— begin Stored data —

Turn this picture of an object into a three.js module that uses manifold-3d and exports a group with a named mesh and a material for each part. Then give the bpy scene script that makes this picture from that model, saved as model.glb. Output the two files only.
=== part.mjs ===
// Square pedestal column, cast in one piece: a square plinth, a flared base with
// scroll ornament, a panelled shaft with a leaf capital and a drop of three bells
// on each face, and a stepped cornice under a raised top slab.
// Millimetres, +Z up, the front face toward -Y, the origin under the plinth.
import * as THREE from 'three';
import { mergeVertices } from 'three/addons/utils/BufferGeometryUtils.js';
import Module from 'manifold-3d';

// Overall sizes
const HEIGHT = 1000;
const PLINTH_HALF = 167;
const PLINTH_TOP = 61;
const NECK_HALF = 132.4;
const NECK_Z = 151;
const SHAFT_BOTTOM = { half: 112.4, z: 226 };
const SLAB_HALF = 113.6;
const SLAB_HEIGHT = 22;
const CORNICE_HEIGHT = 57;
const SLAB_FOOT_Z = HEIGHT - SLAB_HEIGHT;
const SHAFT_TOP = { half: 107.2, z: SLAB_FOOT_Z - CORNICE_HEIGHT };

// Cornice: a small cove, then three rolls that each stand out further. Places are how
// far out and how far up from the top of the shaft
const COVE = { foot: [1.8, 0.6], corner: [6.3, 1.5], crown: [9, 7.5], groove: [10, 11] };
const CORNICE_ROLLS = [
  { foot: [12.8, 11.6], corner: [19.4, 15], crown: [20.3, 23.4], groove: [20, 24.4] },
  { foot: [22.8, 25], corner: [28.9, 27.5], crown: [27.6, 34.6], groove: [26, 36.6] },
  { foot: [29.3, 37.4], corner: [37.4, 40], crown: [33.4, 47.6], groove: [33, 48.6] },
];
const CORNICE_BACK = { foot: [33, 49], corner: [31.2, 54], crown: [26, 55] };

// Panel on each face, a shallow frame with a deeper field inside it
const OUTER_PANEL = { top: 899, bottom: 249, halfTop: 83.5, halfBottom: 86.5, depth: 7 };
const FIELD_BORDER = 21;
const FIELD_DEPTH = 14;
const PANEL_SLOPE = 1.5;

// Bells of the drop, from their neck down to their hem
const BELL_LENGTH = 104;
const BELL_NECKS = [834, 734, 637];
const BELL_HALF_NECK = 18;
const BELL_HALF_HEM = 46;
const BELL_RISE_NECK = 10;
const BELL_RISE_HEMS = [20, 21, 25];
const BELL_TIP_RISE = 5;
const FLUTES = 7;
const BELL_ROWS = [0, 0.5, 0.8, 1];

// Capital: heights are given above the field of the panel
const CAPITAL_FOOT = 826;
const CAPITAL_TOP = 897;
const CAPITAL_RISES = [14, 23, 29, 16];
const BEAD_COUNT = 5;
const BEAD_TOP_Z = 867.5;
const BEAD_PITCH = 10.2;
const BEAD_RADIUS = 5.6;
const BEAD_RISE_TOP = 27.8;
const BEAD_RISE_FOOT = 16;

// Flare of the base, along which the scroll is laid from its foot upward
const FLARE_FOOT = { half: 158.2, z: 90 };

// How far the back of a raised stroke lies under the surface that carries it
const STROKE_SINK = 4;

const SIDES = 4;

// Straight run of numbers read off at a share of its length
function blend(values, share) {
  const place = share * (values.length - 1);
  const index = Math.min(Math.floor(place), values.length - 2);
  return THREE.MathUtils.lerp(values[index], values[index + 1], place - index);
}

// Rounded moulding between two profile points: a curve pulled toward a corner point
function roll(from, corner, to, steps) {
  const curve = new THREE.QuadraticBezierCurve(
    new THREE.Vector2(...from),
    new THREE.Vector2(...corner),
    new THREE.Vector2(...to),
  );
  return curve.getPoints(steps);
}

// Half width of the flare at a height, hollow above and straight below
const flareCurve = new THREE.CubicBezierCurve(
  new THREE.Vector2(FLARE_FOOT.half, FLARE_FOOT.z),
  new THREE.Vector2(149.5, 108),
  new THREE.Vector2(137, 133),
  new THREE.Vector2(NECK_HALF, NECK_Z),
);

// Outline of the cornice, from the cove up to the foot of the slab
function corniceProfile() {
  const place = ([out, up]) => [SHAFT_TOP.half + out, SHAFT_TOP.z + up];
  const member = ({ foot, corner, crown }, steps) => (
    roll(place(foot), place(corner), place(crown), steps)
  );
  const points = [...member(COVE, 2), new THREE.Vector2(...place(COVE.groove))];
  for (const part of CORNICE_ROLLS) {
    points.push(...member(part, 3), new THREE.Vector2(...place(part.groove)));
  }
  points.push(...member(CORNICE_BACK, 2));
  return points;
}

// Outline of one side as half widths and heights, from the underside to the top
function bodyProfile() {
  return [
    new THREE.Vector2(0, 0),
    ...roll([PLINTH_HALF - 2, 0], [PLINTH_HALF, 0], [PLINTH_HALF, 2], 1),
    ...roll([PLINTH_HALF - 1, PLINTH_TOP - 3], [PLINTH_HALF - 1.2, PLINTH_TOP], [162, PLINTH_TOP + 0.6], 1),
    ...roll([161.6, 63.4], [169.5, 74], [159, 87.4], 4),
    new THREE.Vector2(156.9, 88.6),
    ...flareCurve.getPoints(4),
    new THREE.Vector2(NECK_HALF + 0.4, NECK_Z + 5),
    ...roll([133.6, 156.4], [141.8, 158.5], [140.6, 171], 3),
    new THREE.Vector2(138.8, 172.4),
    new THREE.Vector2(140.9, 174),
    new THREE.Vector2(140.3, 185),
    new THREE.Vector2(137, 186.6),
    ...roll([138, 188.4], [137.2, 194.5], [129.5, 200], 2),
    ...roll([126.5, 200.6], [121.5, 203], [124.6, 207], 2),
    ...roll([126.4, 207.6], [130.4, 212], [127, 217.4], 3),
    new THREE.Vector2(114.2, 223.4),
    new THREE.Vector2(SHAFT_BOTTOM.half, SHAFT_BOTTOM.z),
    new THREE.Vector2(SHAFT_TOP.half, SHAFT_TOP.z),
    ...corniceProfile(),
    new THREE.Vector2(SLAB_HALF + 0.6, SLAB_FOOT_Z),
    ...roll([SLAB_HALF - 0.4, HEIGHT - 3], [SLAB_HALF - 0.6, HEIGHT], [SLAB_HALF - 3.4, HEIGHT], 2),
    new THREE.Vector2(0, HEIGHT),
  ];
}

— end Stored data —

**The task:**
Each line above that includes "with" counts once; state the total and nothing more.

**Solution to the problem:**
4